KOMPRESÖRDEN GELEN SESLER
İç kaynaklarda gelen seslerin nedeni aşağıdakilerden bir olabilir:

· · Yetersiz yağlama: Yağ seviyesi tüm yatakların yeterince yağlanmasına yetmeyecek kadar az olabilir. Eğer sistemde bir yağ pompası varsa düzgün çalışmıyor olabilir yada tamamen bozulabilir. Yağ giriş çıkış ağızları yabancı maddeler veya nem dolayısıyla ortaya çıkan yağ ve sistemdeki asit tarafından tıkanabilir.

· · Aşırı yağ seviyesi:Yağ seviyesi aşırı yağ pompalanmasına veya yağın tasmasına sebep olacak kadar yüksek olabilir.
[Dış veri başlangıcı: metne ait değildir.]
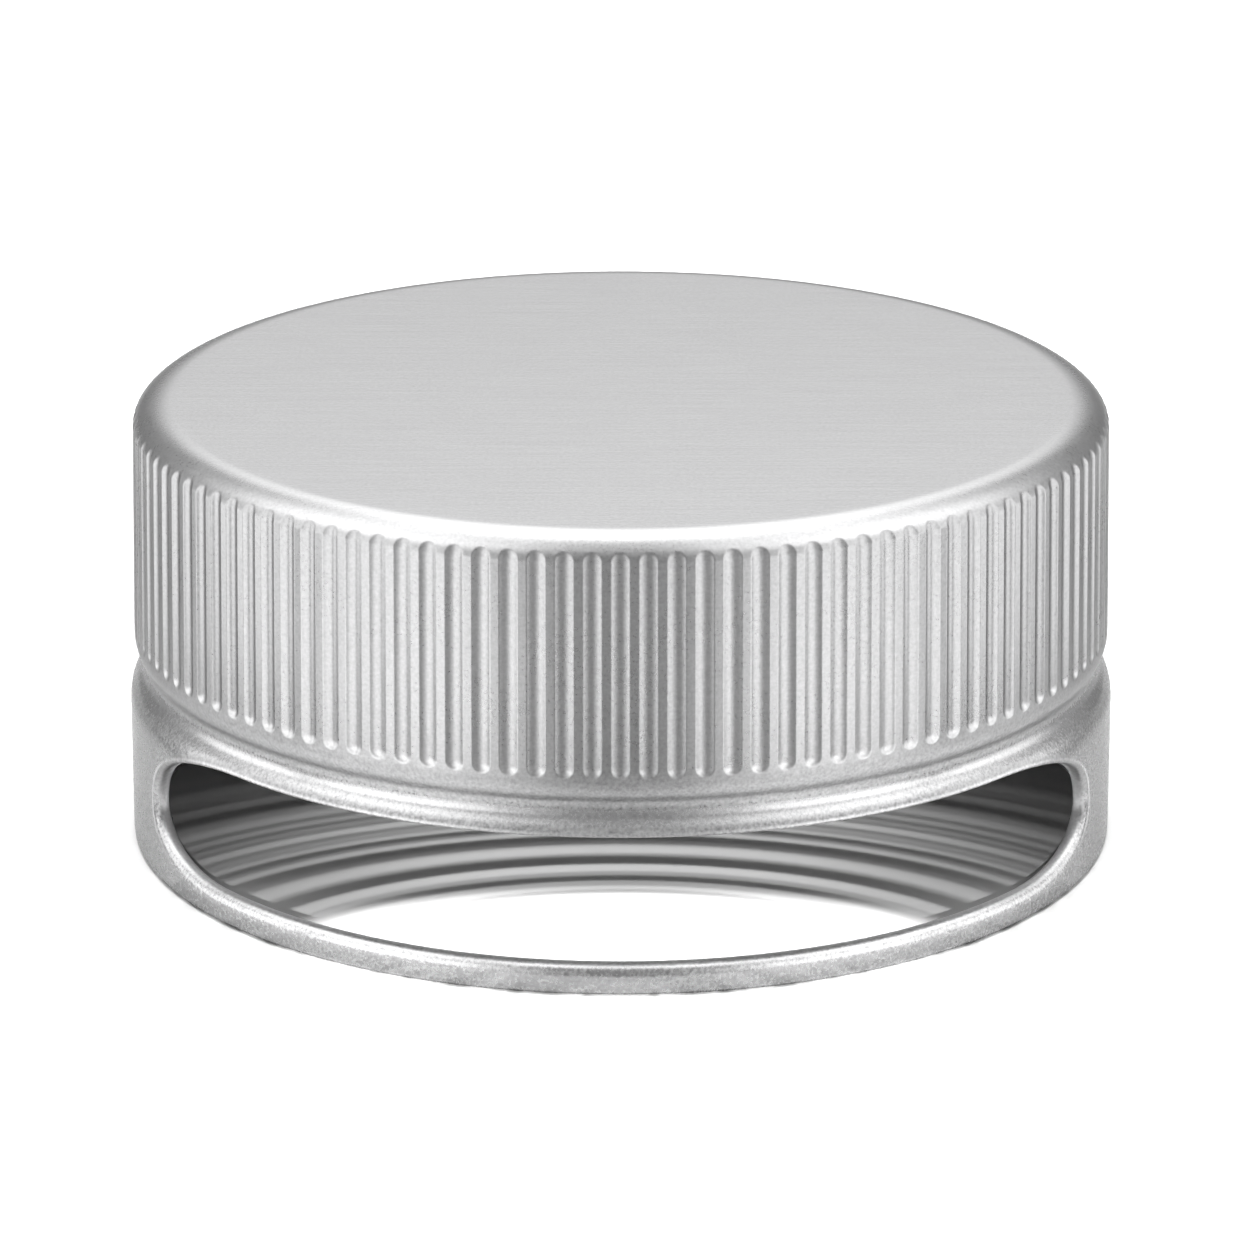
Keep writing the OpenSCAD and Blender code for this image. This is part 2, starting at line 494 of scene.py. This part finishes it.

· · Sıkı piston veya yatak:Sıkı bir piston veya yatak diğer yatağın vuruntu yapmasına neden olabilir. Uygun boşluklu olsa da bazen yeni bir kompresörde bir kaç saatlik bir çalışmadan sonra böyle bir durum kendini gösterebilir. Bir süredir çalışmakta olan bir kompresörde pistondaki veya yatakdaki sıkılık sistemdeki nemin yarattığı bakır kaplaması nedeniyle olabilir.

· · İç yapıda zarar verici bağlantı parçası: İçten yay montajlı kompresörlerde bağlantı parçaları kompresörün kabuğuna çarpmasına neden olabilecek şekilde bükülmüş olabilir.

· · Gevsek yataklar:Gevsek bir piston kolu piston pimi veya ana yatak doğal olarak aşırı ses yapacaktır. Ana yatakların milin krank pimlerine veya eksantriklere göre,ana yatakların silindir çıdarlarına göre tam hizada olmaması da gürültüye ve çabuk aşınmaya yol acar.

· · Kırık valfler:Kırık bir emme veya boşaltma valfi bir pistonun tepesinde kalabilir ve her kompresör strokunun sonunda valf plakasına çarpabilir. Piston kafasına yapışan talaşlar cüruflar veya başka yabancı maddeler de aynı sonuca yol açabilir.

· · Gevsek rotor veya eksantrik: Hermetik kompresörlerdeki mil üzerindeki gevsek bir rotor kamanın kama yatağında oynamasına dolayısıyla gürültülü çalışmaya yol sebep olabilir. Eğer mil ve eksantrik yekpare halde değilse , gevsek bir kilitleme cihazı vuruntunun sebebi olabilir.

· · Titreşim yapan boşaltma valfleri: Bazı kompresörler belli koşullar altında özellikle düşük emme basıncında sıkıştırma strokundaki boşaltma lamının veya diskinin titreşmesinin neden olduğu doğal bir ses çıkarabilir. Bu hasara sebep olmayacaktır ancak ses rahatsız edici ise kompresör imalatçısı tarafından boşaltma valfinde düzeltme yapılabilir.

· · Gaz vuruntusu: Belli şartlar altında ses evaparatörden kondenserden veya emme hattından gelebilir. Emme hattından veya boşaltma borusundan artarak gelen bir vuruntu ve/veya ıslık sesi seklinde ortaya çıkabilir. Aslında mekanik bir vuruntu değil de soğutma hatlarının boyut ve uzunluğu dirsek sayısı ve diğer faktörlerle bağlantı belli bir olayla birleşen aralıklı emme ve sıkıştırma stroklarının sebep olduğu hafif darbe etkisi olabilir.